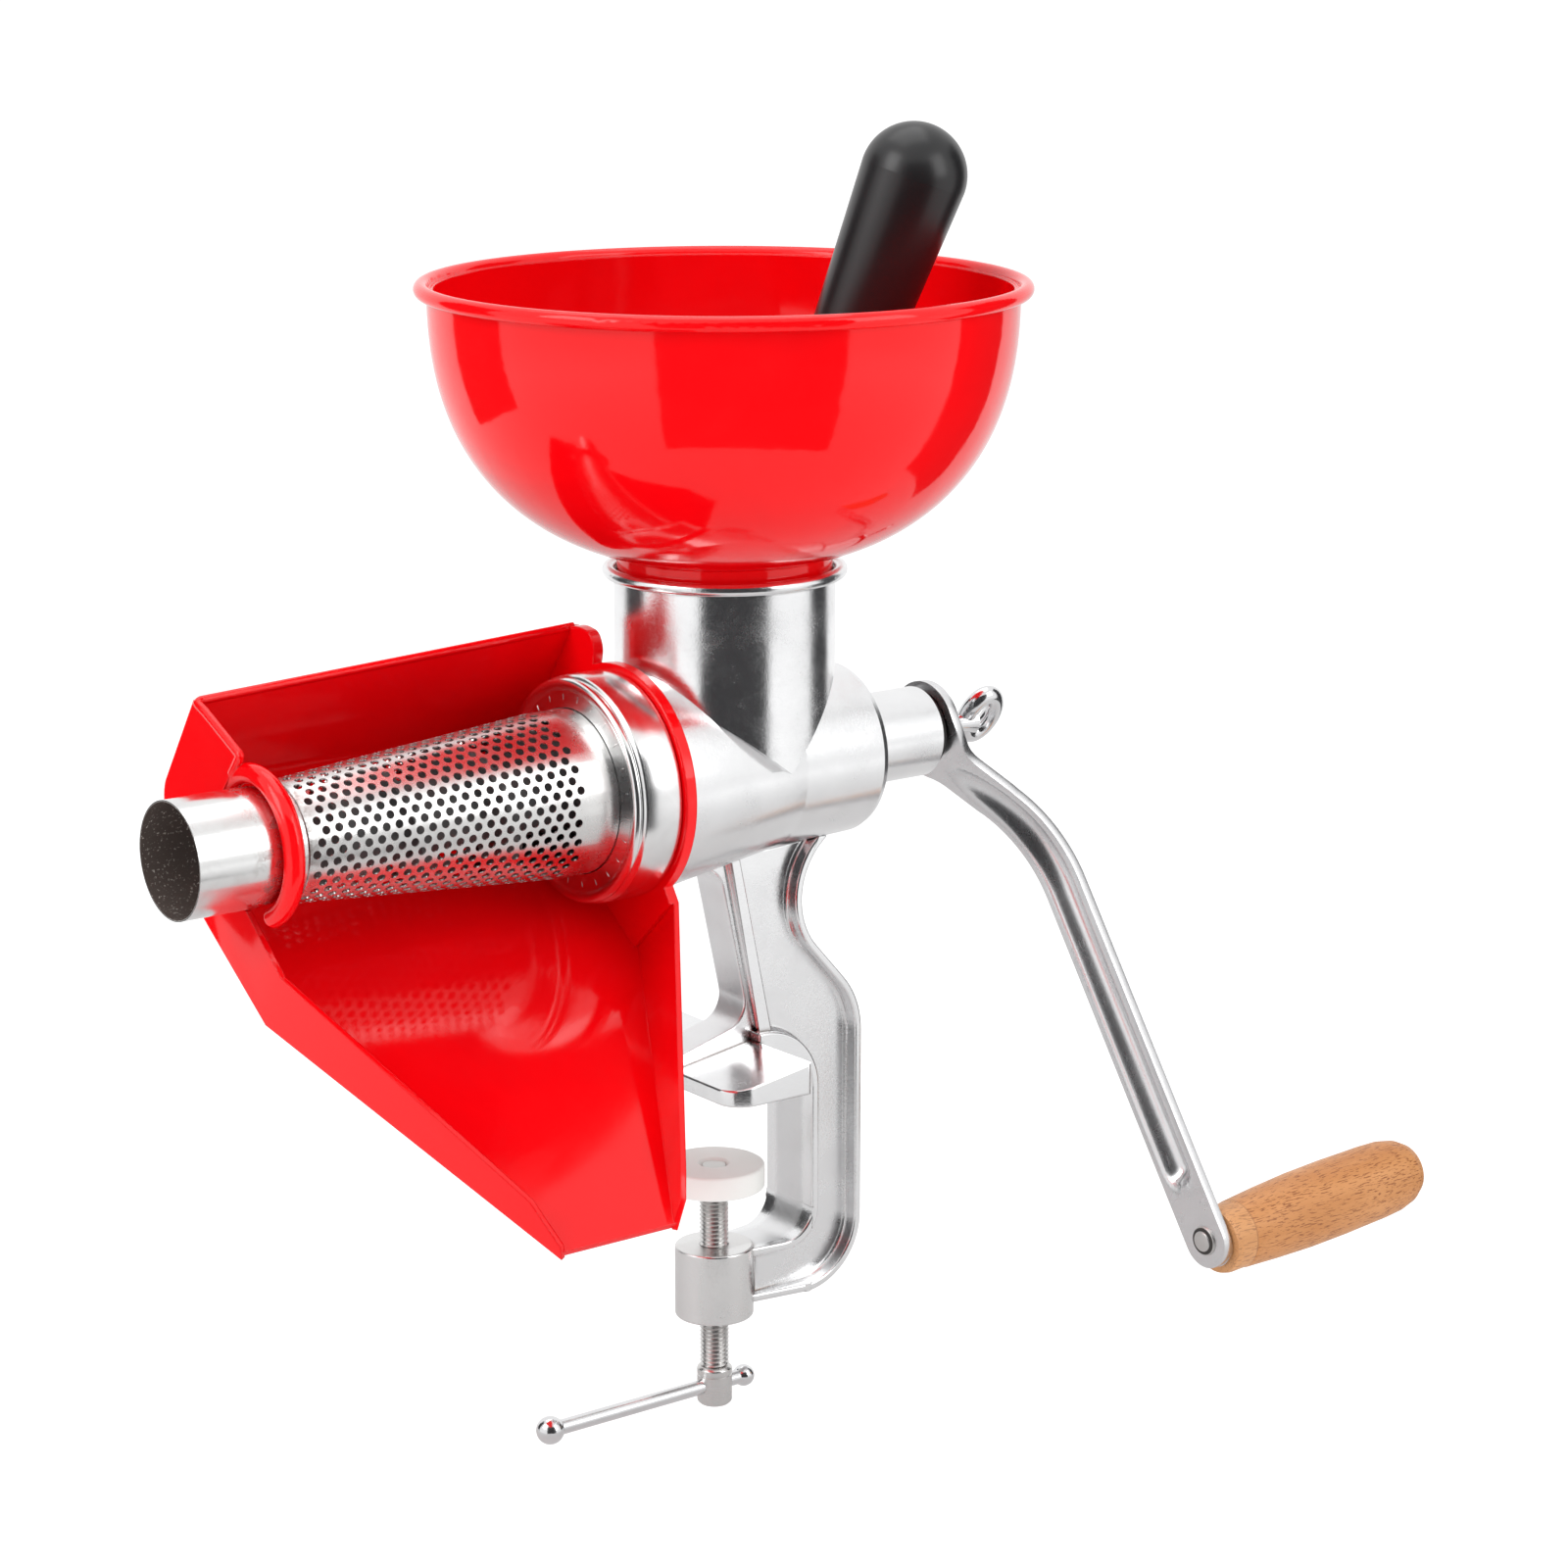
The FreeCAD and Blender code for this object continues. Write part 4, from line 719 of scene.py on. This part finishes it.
class STRAINER_OT_castings(bpy.types.Operator):
    """Finish of the casting and the parts that stay as they are in the CAD"""
    bl_idname = "strainer.castings"
    bl_label = "Casting and plain parts"

    def execute(self, context):
        finish = context.scene.strainer_finish
        red = tuple(finish.red)
        dark_red = (red[0] * 0.9, red[1], red[2], 1)
        black = tuple(finish.black)
        finishes = (
            (cast_material(), "body_casting", "clamp_frame"), (screen_material(), "screen_flange"),
            (tube_material(), "outlet_tube"), (beech_material(), "grip"),
            (plated_material("zinc_plate", rgb("zinc"), 0.25), "grip_washer", "auger_shaft", "auger_spring"),
            (plated_material("bright_plate", rgb("chrome"), 0.15, 0.04), "tommy_bar", "bar_knobs"),
            (plated_material("dull_plate", rgb("dull_steel"), 0.42), "pad_rivet"),
            (plastic_material("gloss_red", red, dark_red, 0.07, 0.04, rim=0.8, IOR=1.45), "hopper_bowl"),
            (plastic_material("satin_black", black, "black_flow", 0.3, 0.1), "pestle_body", "pestle_cap"),
            (plastic_material("white_nylon", "nylon", "nylon_flow", 0.42), "rear_bushing"),
            (plastic_material("dark_rubber", "rubber", "rubber_flow", 0.55), "mouth_gasket", "shaft_seal"),
            # Painted shade: the auger is painted dark grey so that, seen through the screen's holes, it
            # stands for the shade inside the screen.
            (plastic_material("auger_painted_shade", "grey", "grey_flow", 0.4), "auger"))
        for material, *names in finishes:
            for name in names:
                paint(NODES[name], material)
        return {"FINISHED"}


# ---- ring nut

NUT_PROFILE = (     # (along X, radius): face, bead, groove, band, bore
    (-61.6, 27.3), (-61.4, 32.4), (-61.7, 33.1), (-62.1, 33.7), (-62.35, 34.5), (-62.4, 35.2), (-62.2, 35.9),
    (-61.75, 36.5), (-61.1, 36.8), (-60.5, 36.85), (-60.0, 36.6), (-59.7, 36.2), (-59.4, 36.0),
    (-59.1, 36.1), (-58.8, 36.6), (-58.4, 37.2), (-57.9, 37.5), (-45.0, 37.5), (-44.4, 36.9),
    (-44.4, 34.65), (-59.4, 34.65), (-59.4, 27.3))
NUT_ROUNDS = ((0, 0.35), (17, 0.25), (18, 0.25))
TICKS = 24
TICK_START = 0.4            # the first mark, in steps from the top
TICK_SIZE = (0.3, 0.34, 1.9)
TICK_RADIUS = 30.6
TICK_FACE_X = -61.45


def copied(obj, name):
    """A copy with its own mesh."""
    take(obj)
    bpy.ops.object.duplicate()
    return added(name)


def joined(objects, name):
    deselect()
    for obj in objects:
        obj.select_set(True)
    bpy.context.view_layer.objects.active = objects[0]
    if len(objects) > 1:
        bpy.ops.object.join()
    return added(name)


def nut_ticks():
    """Short radial marks on the face of the nut."""
    deselect()
    bpy.ops.mesh.primitive_cube_add(size=1, location=place(TICK_FACE_X, 0, TICK_RADIUS))
    tick = added("nut_tick")
    tick.scale = [d * MM for d in TICK_SIZE]
    settle(tick)
    edit(tick, "EDGE")
    pick_all()
    bpy.ops.mesh.bevel(offset=0.08 * MM, segments=2)
    done()
    ticks = []
    for i in range(TICKS):
        other = copied(tick, "nut_tick_%02d" % i)
        turn = Matrix.Rotation(radians(360 / TICKS * (i + TICK_START)), 4, "X")
        other.data.transform(Matrix.Translation(AXIS) @ turn @ Matrix.Translation(-AXIS))
        ticks.append(other)
    bpy.data.objects.remove(tick)
    return joined(ticks, "ring_nut_marks")


class STRAINER_OT_nut(bpy.types.Operator):
    """Turned ring nut with its rolled bead, groove and marks"""
    bl_idname = "strainer.nut"
    bl_label = "Ring nut"

    def execute(self, context):
        finish = context.scene.strainer_finish
        turned_material("turned_ring", tuple(finish.steel), finish.polish + 0.06, 0.03, 0.03)
        nut = smooth(along_x("ring_nut_turned", NUT_PROFILE, NUT_ROUNDS), 50)
        ticks = smooth(nut_ticks(), 40)
        for obj in (nut, ticks):
            one_material(obj, "turned_ring")
            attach(obj, "ring")
        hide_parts("ring_nut")
        return {"FINISHED"}


# ---- perforated screen

SCREEN_BASE_X = -73.5
SCREEN_BASE_R = 27.0
SCREEN_TIP_X = -171.0
SCREEN_TIP_R = 19.2
SCREEN_END_X = -59.6
SCREEN_SHEET = 0.55
ROW_STEP = 0.00345
HOLE_SIDES = 12
BARE_AT_BASE = 0.0021
BARE_AT_TIP = 0.0018
BARE_AT_SEAM = 0.0016
SEAM_BEARING = radians(-60)      # the seam lies low at the back, seen along the barrel


def cone_slope():
    return atan2(SCREEN_BASE_R - SCREEN_TIP_R, SCREEN_BASE_X - SCREEN_TIP_X)


def cone_reach(radius):
    """Distance along the cone from its apex to a radius in millimetres."""
    return radius * MM / sin(cone_slope())


def perforation_cell(pitch, hole):
    """One cell of the flat sheet: a round hole in a rectangle that fits its neighbours."""
    cell = primitive("screen_sheet", "circle", vertices=HOLE_SIDES, radius=hole / 2, fill_type="NGON")
    half, side = pitch / 2, ROW_STEP / 2
    rim = ((1, 0), (1, 1), (0.5, 1), (0, 1), (-0.5, 1), (-1, 1), (-1, 0), (-1, -1), (-0.5, -1), (0, -1),
           (0.5, -1), (1, -1))
    edit(cell, "EDGE")
    choose(cell, lambda e: e.is_boundary, "EDGE")
    bpy.ops.mesh.extrude_edges_move(TRANSFORM_OT_translate={"value": (0, 0, 0)})
    mesh = bmesh.from_edit_mesh(cell.data)
    for vert in mesh.verts:
        if vert.select:
            turn = round(degrees(atan2(vert.co.y, vert.co.x)) / (360 / HOLE_SIDES)) % HOLE_SIDES
            vert.co = Vector((rim[turn][0] * half, rim[turn][1] * side, 0))
    bmesh.update_edit_mesh(cell.data)
    done()
    return cell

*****

**Task to carry out**
Repeat the listing exactly, from its first line to its last.

**Solved exercise**
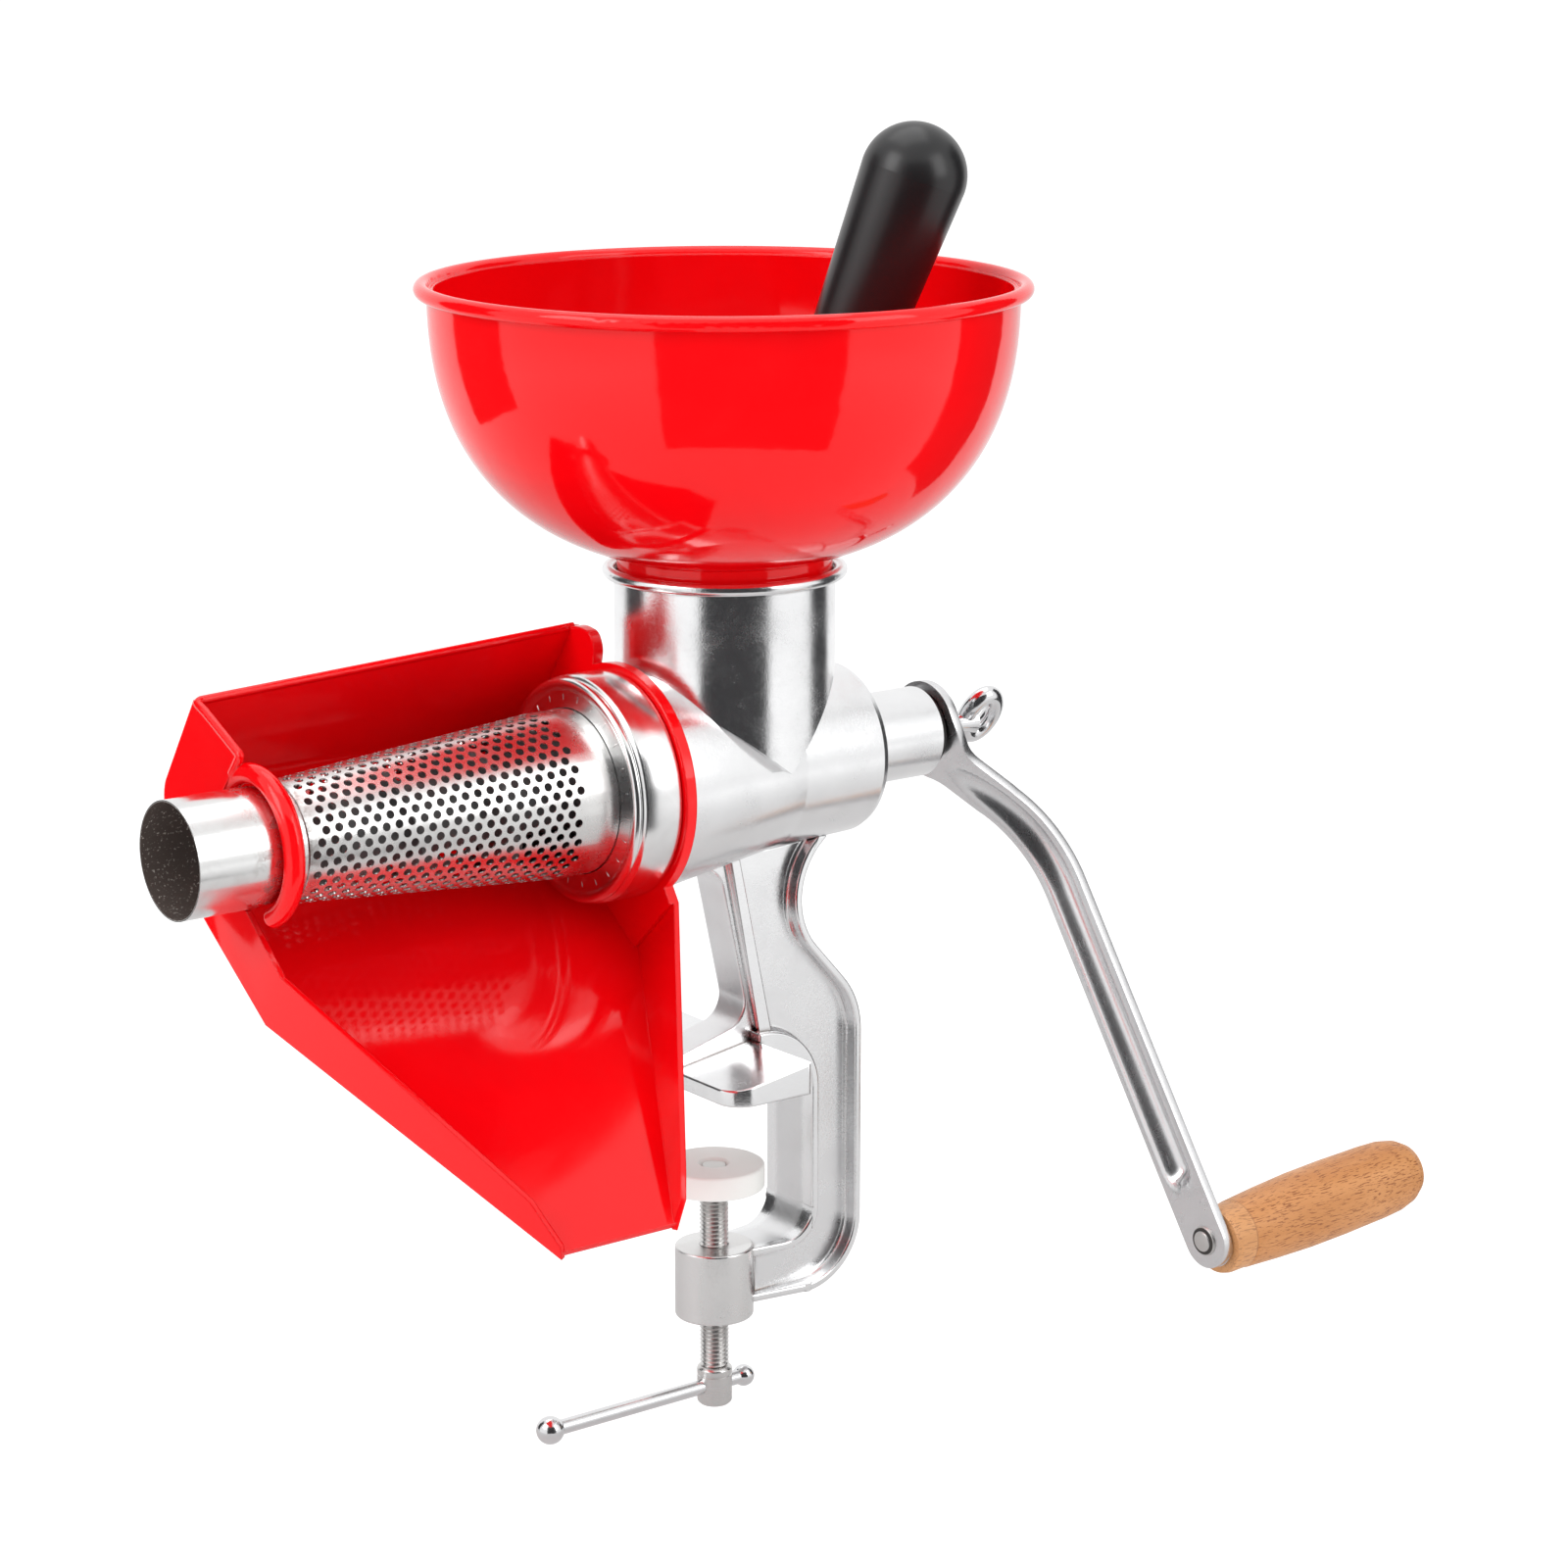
The FreeCAD and Blender code for this object continues. Write part 4, from line 719 of scene.py on. This part finishes it.
class STRAINER_OT_castings(bpy.types.Operator):
    """Finish of the casting and the parts that stay as they are in the CAD"""
    bl_idname = "strainer.castings"
    bl_label = "Casting and plain parts"

    def execute(self, context):
        finish = context.scene.strainer_finish
        red = tuple(finish.red)
        dark_red = (red[0] * 0.9, red[1], red[2], 1)
        black = tuple(finish.black)
        finishes = (
            (cast_material(), "body_casting", "clamp_frame"), (screen_material(), "screen_flange"),
            (tube_material(), "outlet_tube"), (beech_material(), "grip"),
            (plated_material("zinc_plate", rgb("zinc"), 0.25), "grip_washer", "auger_shaft", "auger_spring"),
            (plated_material("bright_plate", rgb("chrome"), 0.15, 0.04), "tommy_bar", "bar_knobs"),
            (plated_material("dull_plate", rgb("dull_steel"), 0.42), "pad_rivet"),
            (plastic_material("gloss_red", red, dark_red, 0.07, 0.04, rim=0.8, IOR=1.45), "hopper_bowl"),
            (plastic_material("satin_black", black, "black_flow", 0.3, 0.1), "pestle_body", "pestle_cap"),
            (plastic_material("white_nylon", "nylon", "nylon_flow", 0.42), "rear_bushing"),
            (plastic_material("dark_rubber", "rubber", "rubber_flow", 0.55), "mouth_gasket", "shaft_seal"),
            # Painted shade: the auger is painted dark grey so that, seen through the screen's holes, it
            # stands for the shade inside the screen.
            (plastic_material("auger_painted_shade", "grey", "grey_flow", 0.4), "auger"))
        for material, *names in finishes:
            for name in names:
                paint(NODES[name], material)
        return {"FINISHED"}


# ---- ring nut

NUT_PROFILE = (     # (along X, radius): face, bead, groove, band, bore
    (-61.6, 27.3), (-61.4, 32.4), (-61.7, 33.1), (-62.1, 33.7), (-62.35, 34.5), (-62.4, 35.2), (-62.2, 35.9),
    (-61.75, 36.5), (-61.1, 36.8), (-60.5, 36.85), (-60.0, 36.6), (-59.7, 36.2), (-59.4, 36.0),
    (-59.1, 36.1), (-58.8, 36.6), (-58.4, 37.2), (-57.9, 37.5), (-45.0, 37.5), (-44.4, 36.9),
    (-44.4, 34.65), (-59.4, 34.65), (-59.4, 27.3))
NUT_ROUNDS = ((0, 0.35), (17, 0.25), (18, 0.25))
TICKS = 24
TICK_START = 0.4            # the first mark, in steps from the top
TICK_SIZE = (0.3, 0.34, 1.9)
TICK_RADIUS = 30.6
TICK_FACE_X = -61.45


def copied(obj, name):
    """A copy with its own mesh."""
    take(obj)
    bpy.ops.object.duplicate()
    return added(name)


def joined(objects, name):
    deselect()
    for obj in objects:
        obj.select_set(True)
    bpy.context.view_layer.objects.active = objects[0]
    if len(objects) > 1:
        bpy.ops.object.join()
    return added(name)


def nut_ticks():
    """Short radial marks on the face of the nut."""
    deselect()
    bpy.ops.mesh.primitive_cube_add(size=1, location=place(TICK_FACE_X, 0, TICK_RADIUS))
    tick = added("nut_tick")
    tick.scale = [d * MM for d in TICK_SIZE]
    settle(tick)
    edit(tick, "EDGE")
    pick_all()
    bpy.ops.mesh.bevel(offset=0.08 * MM, segments=2)
    done()
    ticks = []
    for i in range(TICKS):
        other = copied(tick, "nut_tick_%02d" % i)
        turn = Matrix.Rotation(radians(360 / TICKS * (i + TICK_START)), 4, "X")
        other.data.transform(Matrix.Translation(AXIS) @ turn @ Matrix.Translation(-AXIS))
        ticks.append(other)
    bpy.data.objects.remove(tick)
    return joined(ticks, "ring_nut_marks")


class STRAINER_OT_nut(bpy.types.Operator):
    """Turned ring nut with its rolled bead, groove and marks"""
    bl_idname = "strainer.nut"
    bl_label = "Ring nut"

    def execute(self, context):
        finish = context.scene.strainer_finish
        turned_material("turned_ring", tuple(finish.steel), finish.polish + 0.06, 0.03, 0.03)
        nut = smooth(along_x("ring_nut_turned", NUT_PROFILE, NUT_ROUNDS), 50)
        ticks = smooth(nut_ticks(), 40)
        for obj in (nut, ticks):
            one_material(obj, "turned_ring")
            attach(obj, "ring")
        hide_parts("ring_nut")
        return {"FINISHED"}


# ---- perforated screen

SCREEN_BASE_X = -73.5
SCREEN_BASE_R = 27.0
SCREEN_TIP_X = -171.0
SCREEN_TIP_R = 19.2
SCREEN_END_X = -59.6
SCREEN_SHEET = 0.55
ROW_STEP = 0.00345
HOLE_SIDES = 12
BARE_AT_BASE = 0.0021
BARE_AT_TIP = 0.0018
BARE_AT_SEAM = 0.0016
SEAM_BEARING = radians(-60)      # the seam lies low at the back, seen along the barrel


def cone_slope():
    return atan2(SCREEN_BASE_R - SCREEN_TIP_R, SCREEN_BASE_X - SCREEN_TIP_X)


def cone_reach(radius):
    """Distance along the cone from its apex to a radius in millimetres."""
    return radius * MM / sin(cone_slope())


def perforation_cell(pitch, hole):
    """One cell of the flat sheet: a round hole in a rectangle that fits its neighbours."""
    cell = primitive("screen_sheet", "circle", vertices=HOLE_SIDES, radius=hole / 2, fill_type="NGON")
    half, side = pitch / 2, ROW_STEP / 2
    rim = ((1, 0), (1, 1), (0.5, 1), (0, 1), (-0.5, 1), (-1, 1), (-1, 0), (-1, -1), (-0.5, -1), (0, -1),
           (0.5, -1), (1, -1))
    edit(cell, "EDGE")
    choose(cell, lambda e: e.is_boundary, "EDGE")
    bpy.ops.mesh.extrude_edges_move(TRANSFORM_OT_translate={"value": (0, 0, 0)})
    mesh = bmesh.from_edit_mesh(cell.data)
    for vert in mesh.verts:
        if vert.select:
            turn = round(degrees(atan2(vert.co.y, vert.co.x)) / (360 / HOLE_SIDES)) % HOLE_SIDES
            vert.co = Vector((rim[turn][0] * half, rim[turn][1] * side, 0))
    bmesh.update_edit_mesh(cell.data)
    done()
    return cell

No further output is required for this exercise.